Cornell joins call to up fed investment in agricultural research

Thirteen prominent research institutions in the United States joined the Supporters of Agricultural Research (SoAR) Foundation today in calling for a surge in federal support of food and agricultural science. “Retaking the Field,” the report released by this coalition, highlights recent scientific innovations and illustrates how U.S. agricultural production is losing ground to China and other global competitors.

“Unlike the United States, China doubled its agricultural research and development funding investment between 2001 and 2008, resulting in an investment equivalent to $4 billion and a transformation of their economy,” said Kathryn J. Boor, the Ronald P. Lynch Dean of the College of Agriculture and Life Sciences at Cornell. “While we have seen private-sector support for agricultural research grow here in the United States, along with increases in private philanthropy, we look to the federal government for long-term investment across the spectrum of research, from applied to basic. These investments are needed to produce game-changing breakthroughs over time and allow agriculture to be the transformative technology it always has been.”

“Retaking the Field” looks at the importance of agriculture and its related industries to the U.S. economy. According to the USDA, this sector was responsible for nearly 1 in 10 jobs in 2014 and contributed $835 billion to the U.S. gross domestic product. Even though every public dollar invested in agricultural research provides $20 in economic returns, the federal budget for agricultural research has remained flat for decades. Today, the U.S. trails China in both agricultural production and public research funding.

“At Cornell, we study the science, sustainability and social aspects of food, drawing from a wide variety of disciplinary traditions,” said David Just, professor and co-director of the Cornell Center for Behavioral Economics in Child Nutrition Programs. “Making certain that consumers reach for healthy food is an important part of keeping our country’s agriculture sector healthy as well.”

A behavioral economist, Just’s work has shown how deploying marketing strategies used to generate impulse purchases can encourage children to eat better at school while cutting cost and waste without reducing overall availability of choices.

“Researchers are discovering incredible breakthroughs, helping farmers produce more food using fewer resources, and keeping our meals safe and nutritious,” said Thomas Grumbly ’71, president of the SoAR Foundation. “However, the science behind agriculture and food production is starved of federal support at a time of unprecedented challenges. A new surge in public funding is essential if our agricultural system is going to meet the needs of American families in an increasingly competitive global market.”

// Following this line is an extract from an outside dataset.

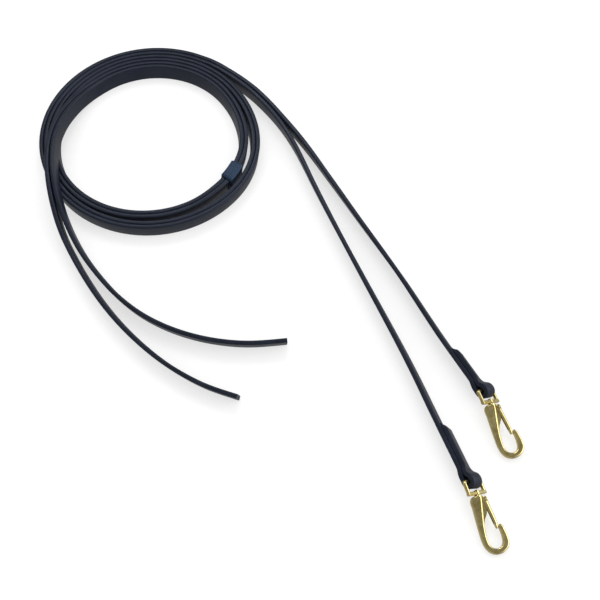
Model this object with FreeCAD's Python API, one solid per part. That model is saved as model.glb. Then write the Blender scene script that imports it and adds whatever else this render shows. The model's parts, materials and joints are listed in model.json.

Farming has never been an easy endeavor and today’s challenges to agricultural production are daunting. The historic California drought continues, and U.S. production is also threatened by new pests and pathogens, like the 2015 avian influenza outbreak that led to the culling of 48 million birds in 15 states and $2.6 billion in economic damages.

“Every year, the director of national intelligence testifies before Congress that our national security is threatened by hunger in unstable regions,” said Grumbly. “As the number of people on our planet continues to grow, we must produce more food. This cannot be done with yesterday’s science. We need a larger infusion of cutting-edge technologies.”